We previously posted here that the commissioners discussed Murman's proposed ordinance for a TIF like concept that would provide a dedicated funding source for transportation at the August 10th Transportation Workshop. Commissioner Higginbotham led the effort at that meeting for the Board's decision to bring Murman's proposal back to the Board in the form of a Board policy rather than an Ordinance. That was already a compromise that took some teeth out of Murman's proposal because a Board policy does not have the same discipline of enforcement that an Ordinance has.
Therefore, Murman asked for the Board policy language be brought to the next BOCC meeting scheduled a week away on August 17th. The Ordinance language had already been drafted by the County Attorney's office.
It was astounding to hear County Attorney Chip Fletcher say he could not reformat the Ordinance language into a Board policy format in time to bring it back to the commissioners at their very next BOCC meeting on the 17th.
It is beyond belief that Fletcher's County Attorney's office could not reformat Ordinance language already drafted into Board policy format in a week. The size of staff at the County Attorney's office is huge. They are so big that they farm out their resources and county legal services to other organizations - a post for another day.
Therefore, Murman's transportation funding proposal as a Board policy would have to be addressed at the following BOCC meeting not scheduled until after the Labor Day Weekend on September 8, 2016. September 8th coincidentally was the same day as the first evening budget public hearing was scheduled.
Either the public hearing should have been delayed or the BOCC meeting conducted the day before on Wednesday which is its normal meeting day. Making big budget decisions hours before a budget public hearing is again poor Governance by the County, especially when it could have been handled differently.
Once we heard Fletcher make his statement forcing the delay, we knew the fix was in. Unelected bureaucrat County Administrator Mike Merrill, who has no policy making authority, clearly displayed his annoyance of Murman's proposal at the August 10th meeting. It was clear he opposed Murman's plan.
How dare the county commissioners, who are elected to make policy and provide oversight for the county budget, take control of any part of the budget away from our unelected County Mayor???
What we anticipated played out and it was perfectly orchestrated behind the green curtain.
The choreography, which probably began after the June sales tax hike public hearing, concluded with Higginbotham's plan suddenly thrown out just prior to the Labor Day weekend. The public, of course, was already focused on the long holiday weekend.
How was the public notified? The county distributed the agenda we received on the Friday afternoon before Labor Day at 1:48pm that included the following item:
1:45 PM F-1 Consider enhancements to the transportation funding plan proposed by Commissioner Murman to provide greater financial certainty of the availability of future
transportation funding. (Commissioner Higginbotham)
We were able to get a copy of the plan on Tuesday, after Labor Day, from Commissioner Higginbotham's office.

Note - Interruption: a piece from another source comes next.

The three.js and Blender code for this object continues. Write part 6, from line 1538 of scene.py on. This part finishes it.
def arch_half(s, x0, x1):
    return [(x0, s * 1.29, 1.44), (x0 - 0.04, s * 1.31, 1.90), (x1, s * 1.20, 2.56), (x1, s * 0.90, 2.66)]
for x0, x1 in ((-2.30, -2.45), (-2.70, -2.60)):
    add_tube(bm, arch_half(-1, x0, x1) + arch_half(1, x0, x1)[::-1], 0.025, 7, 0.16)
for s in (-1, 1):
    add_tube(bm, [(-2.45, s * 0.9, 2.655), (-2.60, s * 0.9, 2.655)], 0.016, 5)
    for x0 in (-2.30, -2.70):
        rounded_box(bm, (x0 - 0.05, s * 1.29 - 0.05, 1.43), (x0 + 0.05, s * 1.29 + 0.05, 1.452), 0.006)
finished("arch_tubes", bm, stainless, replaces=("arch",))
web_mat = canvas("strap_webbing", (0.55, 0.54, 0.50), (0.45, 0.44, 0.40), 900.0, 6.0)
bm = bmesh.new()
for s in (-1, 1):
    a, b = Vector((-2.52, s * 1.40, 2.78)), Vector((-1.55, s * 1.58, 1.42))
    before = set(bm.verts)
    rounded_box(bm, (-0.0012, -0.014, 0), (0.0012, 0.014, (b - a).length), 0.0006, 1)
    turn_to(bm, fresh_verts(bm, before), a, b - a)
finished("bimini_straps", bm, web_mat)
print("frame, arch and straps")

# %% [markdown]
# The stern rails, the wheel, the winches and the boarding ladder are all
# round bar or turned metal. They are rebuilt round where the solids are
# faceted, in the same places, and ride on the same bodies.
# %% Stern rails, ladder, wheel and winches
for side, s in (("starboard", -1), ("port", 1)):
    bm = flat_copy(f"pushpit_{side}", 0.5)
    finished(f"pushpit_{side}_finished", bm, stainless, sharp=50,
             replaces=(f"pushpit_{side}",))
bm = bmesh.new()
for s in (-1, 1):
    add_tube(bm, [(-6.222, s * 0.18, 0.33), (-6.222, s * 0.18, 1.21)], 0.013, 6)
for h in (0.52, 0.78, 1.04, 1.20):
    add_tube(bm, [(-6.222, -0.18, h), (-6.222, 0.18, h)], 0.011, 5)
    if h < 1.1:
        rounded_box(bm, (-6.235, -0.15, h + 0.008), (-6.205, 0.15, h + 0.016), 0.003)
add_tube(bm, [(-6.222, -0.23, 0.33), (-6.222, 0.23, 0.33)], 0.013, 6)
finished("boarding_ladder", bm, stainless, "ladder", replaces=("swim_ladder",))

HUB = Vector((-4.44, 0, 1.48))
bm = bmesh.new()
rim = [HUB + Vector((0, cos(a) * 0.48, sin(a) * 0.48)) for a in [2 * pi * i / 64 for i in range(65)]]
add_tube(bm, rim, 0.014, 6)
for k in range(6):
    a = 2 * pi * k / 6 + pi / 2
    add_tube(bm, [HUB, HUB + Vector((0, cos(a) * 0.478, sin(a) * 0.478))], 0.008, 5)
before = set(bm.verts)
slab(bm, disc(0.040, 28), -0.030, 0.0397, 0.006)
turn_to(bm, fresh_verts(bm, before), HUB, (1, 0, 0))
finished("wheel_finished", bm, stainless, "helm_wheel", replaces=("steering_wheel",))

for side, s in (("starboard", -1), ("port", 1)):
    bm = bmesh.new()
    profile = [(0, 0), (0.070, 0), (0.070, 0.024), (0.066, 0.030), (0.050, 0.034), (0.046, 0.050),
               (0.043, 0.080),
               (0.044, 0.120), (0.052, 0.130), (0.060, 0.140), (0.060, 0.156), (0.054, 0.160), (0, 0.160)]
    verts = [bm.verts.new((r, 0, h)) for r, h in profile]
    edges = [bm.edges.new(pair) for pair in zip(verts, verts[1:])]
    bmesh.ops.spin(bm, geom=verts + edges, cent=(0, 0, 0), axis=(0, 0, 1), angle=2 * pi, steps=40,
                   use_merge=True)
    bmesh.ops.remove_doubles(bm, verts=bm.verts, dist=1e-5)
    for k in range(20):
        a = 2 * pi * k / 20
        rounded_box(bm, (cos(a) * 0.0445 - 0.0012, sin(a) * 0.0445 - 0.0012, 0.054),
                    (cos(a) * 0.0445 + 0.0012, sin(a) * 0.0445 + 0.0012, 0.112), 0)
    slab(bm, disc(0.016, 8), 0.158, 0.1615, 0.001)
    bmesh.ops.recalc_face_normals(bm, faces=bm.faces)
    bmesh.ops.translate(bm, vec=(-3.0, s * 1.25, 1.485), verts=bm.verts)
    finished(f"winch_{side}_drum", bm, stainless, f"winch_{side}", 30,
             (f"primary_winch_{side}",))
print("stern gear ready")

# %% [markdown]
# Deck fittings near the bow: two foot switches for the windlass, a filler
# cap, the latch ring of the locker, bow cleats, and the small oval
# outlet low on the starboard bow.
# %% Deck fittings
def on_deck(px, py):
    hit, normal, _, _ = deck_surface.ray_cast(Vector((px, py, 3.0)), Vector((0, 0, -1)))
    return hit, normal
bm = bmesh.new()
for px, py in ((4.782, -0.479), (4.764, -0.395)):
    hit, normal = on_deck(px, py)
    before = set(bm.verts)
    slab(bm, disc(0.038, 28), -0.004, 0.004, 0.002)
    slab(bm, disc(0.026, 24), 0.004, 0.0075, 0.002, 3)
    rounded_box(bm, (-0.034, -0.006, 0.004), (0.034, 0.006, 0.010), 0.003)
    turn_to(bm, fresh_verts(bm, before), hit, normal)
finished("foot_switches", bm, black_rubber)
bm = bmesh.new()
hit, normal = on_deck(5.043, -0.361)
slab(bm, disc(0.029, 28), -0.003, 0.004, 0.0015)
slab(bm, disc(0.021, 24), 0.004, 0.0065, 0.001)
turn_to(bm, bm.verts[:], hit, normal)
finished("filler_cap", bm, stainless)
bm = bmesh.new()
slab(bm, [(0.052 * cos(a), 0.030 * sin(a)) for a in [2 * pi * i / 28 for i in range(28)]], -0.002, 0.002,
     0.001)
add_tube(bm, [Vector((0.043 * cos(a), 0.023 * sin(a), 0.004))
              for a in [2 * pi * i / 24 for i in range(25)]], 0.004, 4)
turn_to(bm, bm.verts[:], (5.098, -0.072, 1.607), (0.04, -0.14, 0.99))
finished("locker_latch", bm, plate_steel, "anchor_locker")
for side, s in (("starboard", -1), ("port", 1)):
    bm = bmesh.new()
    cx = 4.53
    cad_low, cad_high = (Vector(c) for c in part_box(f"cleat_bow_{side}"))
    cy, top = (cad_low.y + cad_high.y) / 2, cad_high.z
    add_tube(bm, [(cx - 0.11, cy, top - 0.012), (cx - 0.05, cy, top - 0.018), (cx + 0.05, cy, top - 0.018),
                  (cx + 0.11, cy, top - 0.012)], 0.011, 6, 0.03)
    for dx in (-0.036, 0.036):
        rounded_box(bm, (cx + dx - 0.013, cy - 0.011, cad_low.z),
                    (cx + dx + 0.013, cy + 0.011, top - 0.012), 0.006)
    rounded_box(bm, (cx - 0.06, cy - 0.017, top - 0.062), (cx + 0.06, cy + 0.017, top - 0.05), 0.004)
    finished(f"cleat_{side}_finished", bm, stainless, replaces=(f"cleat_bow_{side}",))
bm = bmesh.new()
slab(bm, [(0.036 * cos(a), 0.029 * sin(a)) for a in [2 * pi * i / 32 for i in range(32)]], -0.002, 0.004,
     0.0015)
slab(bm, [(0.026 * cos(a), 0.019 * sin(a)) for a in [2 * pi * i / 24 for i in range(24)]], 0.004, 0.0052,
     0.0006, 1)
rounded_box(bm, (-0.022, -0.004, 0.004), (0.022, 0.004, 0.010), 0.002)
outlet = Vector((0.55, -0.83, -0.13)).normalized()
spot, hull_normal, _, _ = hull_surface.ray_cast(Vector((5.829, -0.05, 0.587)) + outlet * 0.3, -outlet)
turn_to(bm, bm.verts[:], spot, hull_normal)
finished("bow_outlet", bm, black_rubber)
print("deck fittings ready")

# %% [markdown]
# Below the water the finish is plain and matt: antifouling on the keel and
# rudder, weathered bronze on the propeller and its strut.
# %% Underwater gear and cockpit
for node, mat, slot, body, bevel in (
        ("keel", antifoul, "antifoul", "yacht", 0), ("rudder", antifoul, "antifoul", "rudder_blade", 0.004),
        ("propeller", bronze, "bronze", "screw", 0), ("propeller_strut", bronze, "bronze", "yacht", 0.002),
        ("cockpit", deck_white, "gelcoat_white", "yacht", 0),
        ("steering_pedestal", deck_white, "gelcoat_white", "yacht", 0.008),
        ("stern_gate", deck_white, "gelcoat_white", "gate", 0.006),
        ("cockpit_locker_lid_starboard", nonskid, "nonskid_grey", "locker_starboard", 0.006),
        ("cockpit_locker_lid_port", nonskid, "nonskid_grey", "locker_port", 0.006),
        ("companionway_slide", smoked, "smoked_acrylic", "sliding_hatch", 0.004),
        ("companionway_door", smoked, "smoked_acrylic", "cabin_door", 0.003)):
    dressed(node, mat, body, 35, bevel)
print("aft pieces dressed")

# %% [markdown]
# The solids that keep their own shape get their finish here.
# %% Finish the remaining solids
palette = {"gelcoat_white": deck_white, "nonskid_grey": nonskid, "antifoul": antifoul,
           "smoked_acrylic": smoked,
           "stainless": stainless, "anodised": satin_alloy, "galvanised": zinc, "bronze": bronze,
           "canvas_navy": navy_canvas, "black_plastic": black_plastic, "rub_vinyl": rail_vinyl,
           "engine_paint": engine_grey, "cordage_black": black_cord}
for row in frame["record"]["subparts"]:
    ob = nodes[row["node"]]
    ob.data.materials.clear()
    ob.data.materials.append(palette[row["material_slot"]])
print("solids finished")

The plan can be found by clicking on the F-1 blue hyperlink on the online agenda (if you have your browser preferences setup appropriately) or the plan can be found here.

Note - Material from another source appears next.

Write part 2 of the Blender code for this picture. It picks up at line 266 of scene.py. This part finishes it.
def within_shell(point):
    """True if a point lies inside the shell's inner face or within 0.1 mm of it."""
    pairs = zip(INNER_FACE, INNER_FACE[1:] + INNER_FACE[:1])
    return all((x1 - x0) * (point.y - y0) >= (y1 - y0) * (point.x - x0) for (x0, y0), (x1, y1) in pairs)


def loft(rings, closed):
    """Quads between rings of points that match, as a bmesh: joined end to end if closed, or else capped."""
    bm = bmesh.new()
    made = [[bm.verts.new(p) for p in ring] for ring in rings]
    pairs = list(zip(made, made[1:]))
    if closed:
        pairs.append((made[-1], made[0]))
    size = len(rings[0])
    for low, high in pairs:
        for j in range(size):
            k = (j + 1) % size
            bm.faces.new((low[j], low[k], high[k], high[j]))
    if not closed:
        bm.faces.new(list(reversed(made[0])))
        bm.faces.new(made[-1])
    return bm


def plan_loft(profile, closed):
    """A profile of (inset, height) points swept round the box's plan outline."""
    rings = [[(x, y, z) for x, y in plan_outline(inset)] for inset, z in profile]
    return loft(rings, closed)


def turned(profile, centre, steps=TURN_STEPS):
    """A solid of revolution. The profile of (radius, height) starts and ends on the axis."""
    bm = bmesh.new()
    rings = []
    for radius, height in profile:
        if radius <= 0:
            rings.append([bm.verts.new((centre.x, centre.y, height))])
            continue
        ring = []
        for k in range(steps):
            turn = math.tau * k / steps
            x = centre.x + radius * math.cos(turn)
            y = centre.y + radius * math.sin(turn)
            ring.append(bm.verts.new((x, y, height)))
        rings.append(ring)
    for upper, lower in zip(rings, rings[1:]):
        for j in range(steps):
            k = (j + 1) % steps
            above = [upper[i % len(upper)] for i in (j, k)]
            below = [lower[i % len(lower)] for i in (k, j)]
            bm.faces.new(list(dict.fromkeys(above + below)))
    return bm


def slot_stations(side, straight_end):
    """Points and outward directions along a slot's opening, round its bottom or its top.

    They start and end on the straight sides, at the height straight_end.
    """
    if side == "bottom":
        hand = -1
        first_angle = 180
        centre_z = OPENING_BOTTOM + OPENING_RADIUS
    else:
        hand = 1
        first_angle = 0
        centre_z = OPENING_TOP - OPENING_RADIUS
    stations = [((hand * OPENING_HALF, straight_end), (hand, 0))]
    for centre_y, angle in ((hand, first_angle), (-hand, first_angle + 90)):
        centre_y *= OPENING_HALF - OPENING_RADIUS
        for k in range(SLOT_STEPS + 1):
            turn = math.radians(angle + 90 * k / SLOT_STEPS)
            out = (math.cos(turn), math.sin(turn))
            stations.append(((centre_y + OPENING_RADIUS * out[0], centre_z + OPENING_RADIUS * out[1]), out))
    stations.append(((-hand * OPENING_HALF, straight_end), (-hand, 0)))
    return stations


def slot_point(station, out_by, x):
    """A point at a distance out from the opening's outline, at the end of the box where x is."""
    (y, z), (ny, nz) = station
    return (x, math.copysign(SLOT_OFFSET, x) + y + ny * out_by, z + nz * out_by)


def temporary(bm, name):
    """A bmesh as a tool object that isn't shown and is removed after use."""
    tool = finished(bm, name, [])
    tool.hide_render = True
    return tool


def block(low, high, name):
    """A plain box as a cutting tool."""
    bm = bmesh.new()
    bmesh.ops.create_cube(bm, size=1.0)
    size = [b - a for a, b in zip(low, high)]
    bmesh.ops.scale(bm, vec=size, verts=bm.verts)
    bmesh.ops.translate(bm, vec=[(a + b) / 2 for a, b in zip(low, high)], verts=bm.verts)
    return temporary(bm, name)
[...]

There was barely time for anyone to digest Higginbotham's plan. Why was this change done at the eleventh hour and the same day as the first budget public hearing?
Higginbotham's proposal substantially changed Murman's proposal and we will address the changes in another post. It greatly reduces the amount of our growing existing budget that will go to transportation over the next 10 years and does not provide a dedicated funding source. It does not address limiting the size and scope of county government to continue growing and growing AGAIN as our revenues climb. This is the predicament the county put themselves in prior to the recession.
Transportation is the #1 issue in our county. The county spent over 3 years and $1.35 million of our county tax dollars telling us that. It is unfortunate that this Board once again refuses to commit a dedicated funding source from our revenue growth for transportation.
Higginbotham's plan will increase transportation spending in FY2017 by $35 million. But what are the taxpayers getting for that?
At the public hearing the same evening, we found out. $30 million of our entire FY2017 transportation spending is going to developers for impact fee buyback credits NOT transportation projects. On page 28 of the Recommended FY2017 budget is the Budget Overview and the very top item is the impact fee buyback.
$30 million of FY2017 transportation funding going to developers NOT transportation projects |
The county should not be spending our tax dollars on an impact fee credit buyback program to begin with. If there is a truly a market for impact fee credits, than let the free marketplace handle it - not our tax dollars.
Sensing there is a public backlash to this buyback program benefiting developers, the commissioners asked county staff at the August 10th Transportation Workshop to go back and find another way to fund these buyback credits.
That request vanished into thin air too.
Merrill builds a huge amount of slack into our county budget each year. He could have found the funds necessary somewhere else if this program is so important but he did not. We're left assuming that the
Taxpayers did get a Victory last week and we would not be where we are now without Commissioner Murman leading the way, but there is tons of room for improvements.
And the first improvement must be to remove the $30 million going to impact fee buyback credits from the FY2017 transportation budget. That $30 million must fund much needed "real" transportation projects.
This is a no brainer if the commissioners are truly serious about funding transportation NOW.